Work required —
Set down exactly, please, each line from the one containing "The three.js and" through the one containing "drop = 1.25 * 12 / 7.2", both lines included, and no other line.

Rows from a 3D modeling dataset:

┌────────

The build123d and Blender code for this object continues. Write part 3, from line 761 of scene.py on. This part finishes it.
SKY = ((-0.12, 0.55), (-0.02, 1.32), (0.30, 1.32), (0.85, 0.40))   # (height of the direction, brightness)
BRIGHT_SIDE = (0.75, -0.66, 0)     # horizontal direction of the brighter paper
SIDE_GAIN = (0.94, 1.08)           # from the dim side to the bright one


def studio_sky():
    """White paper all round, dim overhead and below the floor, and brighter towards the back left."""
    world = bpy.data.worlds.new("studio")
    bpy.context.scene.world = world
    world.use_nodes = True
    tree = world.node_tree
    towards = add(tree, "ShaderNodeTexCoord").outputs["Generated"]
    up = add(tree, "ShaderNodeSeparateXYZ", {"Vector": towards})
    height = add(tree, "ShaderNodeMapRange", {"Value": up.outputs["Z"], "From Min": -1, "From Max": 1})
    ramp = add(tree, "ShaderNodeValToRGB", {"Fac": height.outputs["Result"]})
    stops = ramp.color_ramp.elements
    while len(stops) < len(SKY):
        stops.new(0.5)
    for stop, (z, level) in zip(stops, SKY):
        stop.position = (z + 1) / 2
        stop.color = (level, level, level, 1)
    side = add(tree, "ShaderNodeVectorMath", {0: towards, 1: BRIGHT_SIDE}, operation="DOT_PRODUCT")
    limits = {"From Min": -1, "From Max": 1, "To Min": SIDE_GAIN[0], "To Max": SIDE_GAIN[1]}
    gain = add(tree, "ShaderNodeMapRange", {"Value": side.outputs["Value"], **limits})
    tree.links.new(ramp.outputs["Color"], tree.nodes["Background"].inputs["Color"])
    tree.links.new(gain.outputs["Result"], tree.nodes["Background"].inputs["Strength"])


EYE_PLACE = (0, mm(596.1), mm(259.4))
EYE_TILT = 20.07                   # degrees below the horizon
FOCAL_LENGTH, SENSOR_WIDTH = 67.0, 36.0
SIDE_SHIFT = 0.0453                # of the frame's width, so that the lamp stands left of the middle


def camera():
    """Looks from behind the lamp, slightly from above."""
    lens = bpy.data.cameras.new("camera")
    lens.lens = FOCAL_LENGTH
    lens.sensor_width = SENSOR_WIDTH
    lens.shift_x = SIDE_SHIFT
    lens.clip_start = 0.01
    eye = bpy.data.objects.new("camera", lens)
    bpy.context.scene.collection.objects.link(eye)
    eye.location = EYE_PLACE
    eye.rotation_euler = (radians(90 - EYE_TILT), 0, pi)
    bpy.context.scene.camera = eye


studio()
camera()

└────────
┌────────

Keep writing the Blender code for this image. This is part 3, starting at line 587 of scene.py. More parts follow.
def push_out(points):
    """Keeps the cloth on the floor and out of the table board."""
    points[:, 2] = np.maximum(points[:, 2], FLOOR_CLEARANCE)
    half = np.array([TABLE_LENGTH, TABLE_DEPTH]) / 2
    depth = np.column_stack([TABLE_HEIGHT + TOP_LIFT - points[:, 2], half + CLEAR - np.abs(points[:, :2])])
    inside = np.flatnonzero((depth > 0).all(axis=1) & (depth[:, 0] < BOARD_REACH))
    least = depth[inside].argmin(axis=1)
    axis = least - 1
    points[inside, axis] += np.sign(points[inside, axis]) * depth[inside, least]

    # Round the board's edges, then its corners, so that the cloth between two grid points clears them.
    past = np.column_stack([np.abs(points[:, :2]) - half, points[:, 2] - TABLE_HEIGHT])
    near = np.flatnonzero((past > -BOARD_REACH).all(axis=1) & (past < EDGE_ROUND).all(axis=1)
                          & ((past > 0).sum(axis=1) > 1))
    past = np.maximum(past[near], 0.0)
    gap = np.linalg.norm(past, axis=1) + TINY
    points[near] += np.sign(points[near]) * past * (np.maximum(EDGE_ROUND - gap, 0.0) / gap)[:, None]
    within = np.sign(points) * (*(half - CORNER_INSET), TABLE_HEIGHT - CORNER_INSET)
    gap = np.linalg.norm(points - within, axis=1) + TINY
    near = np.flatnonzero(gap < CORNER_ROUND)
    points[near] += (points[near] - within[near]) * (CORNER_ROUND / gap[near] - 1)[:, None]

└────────
┌────────

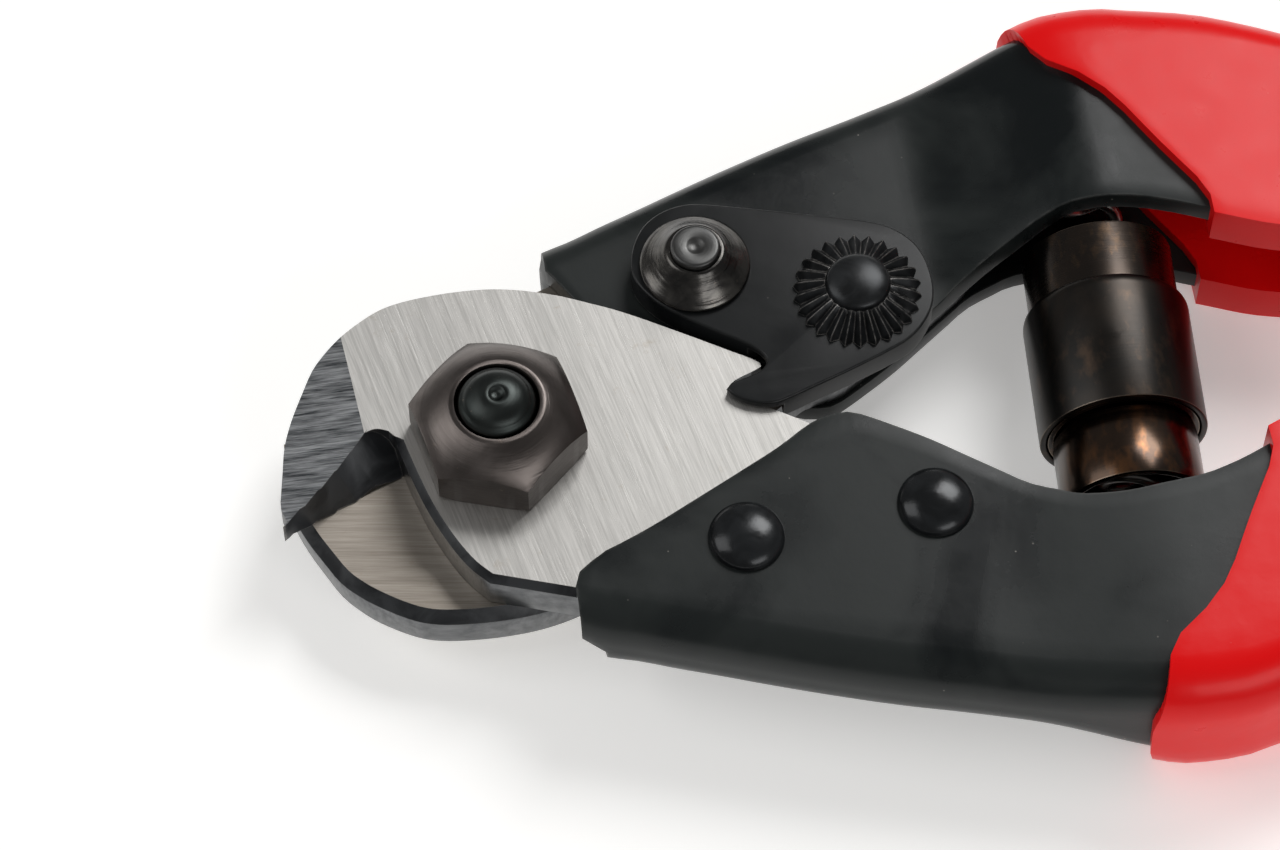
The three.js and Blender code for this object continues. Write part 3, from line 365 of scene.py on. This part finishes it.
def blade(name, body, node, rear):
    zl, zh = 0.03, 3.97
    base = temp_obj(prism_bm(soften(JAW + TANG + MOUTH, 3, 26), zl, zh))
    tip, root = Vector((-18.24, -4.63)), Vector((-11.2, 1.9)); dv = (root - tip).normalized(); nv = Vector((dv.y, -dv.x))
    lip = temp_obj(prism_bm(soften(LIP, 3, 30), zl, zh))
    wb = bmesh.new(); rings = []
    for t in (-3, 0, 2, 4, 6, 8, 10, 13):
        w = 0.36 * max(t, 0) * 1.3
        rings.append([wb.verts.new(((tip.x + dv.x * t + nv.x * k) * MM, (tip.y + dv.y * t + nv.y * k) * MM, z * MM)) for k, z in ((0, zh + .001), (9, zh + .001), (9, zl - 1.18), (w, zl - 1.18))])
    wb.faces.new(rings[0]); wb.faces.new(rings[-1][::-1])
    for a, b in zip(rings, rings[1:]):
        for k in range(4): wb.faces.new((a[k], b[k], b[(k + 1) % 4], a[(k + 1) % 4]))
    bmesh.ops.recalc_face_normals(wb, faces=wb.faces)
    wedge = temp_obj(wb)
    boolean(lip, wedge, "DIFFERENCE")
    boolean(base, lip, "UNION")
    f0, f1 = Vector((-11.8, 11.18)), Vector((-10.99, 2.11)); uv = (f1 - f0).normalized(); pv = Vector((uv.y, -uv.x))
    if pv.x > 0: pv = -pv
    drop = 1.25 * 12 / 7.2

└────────

Final result —
The three.js and Blender code for this object continues. Write part 3, from line 365 of scene.py on. This part finishes it.
def blade(name, body, node, rear):
    zl, zh = 0.03, 3.97
    base = temp_obj(prism_bm(soften(JAW + TANG + MOUTH, 3, 26), zl, zh))
    tip, root = Vector((-18.24, -4.63)), Vector((-11.2, 1.9)); dv = (root - tip).normalized(); nv = Vector((dv.y, -dv.x))
    lip = temp_obj(prism_bm(soften(LIP, 3, 30), zl, zh))
    wb = bmesh.new(); rings = []
    for t in (-3, 0, 2, 4, 6, 8, 10, 13):
        w = 0.36 * max(t, 0) * 1.3
        rings.append([wb.verts.new(((tip.x + dv.x * t + nv.x * k) * MM, (tip.y + dv.y * t + nv.y * k) * MM, z * MM)) for k, z in ((0, zh + .001), (9, zh + .001), (9, zl - 1.18), (w, zl - 1.18))])
    wb.faces.new(rings[0]); wb.faces.new(rings[-1][::-1])
    for a, b in zip(rings, rings[1:]):
        for k in range(4): wb.faces.new((a[k], b[k], b[(k + 1) % 4], a[(k + 1) % 4]))
    bmesh.ops.recalc_face_normals(wb, faces=wb.faces)
    wedge = temp_obj(wb)
    boolean(lip, wedge, "DIFFERENCE")
    boolean(base, lip, "UNION")
    f0, f1 = Vector((-11.8, 11.18)), Vector((-10.99, 2.11)); uv = (f1 - f0).normalized(); pv = Vector((uv.y, -uv.x))
    if pv.x > 0: pv = -pv
    drop = 1.25 * 12 / 7.2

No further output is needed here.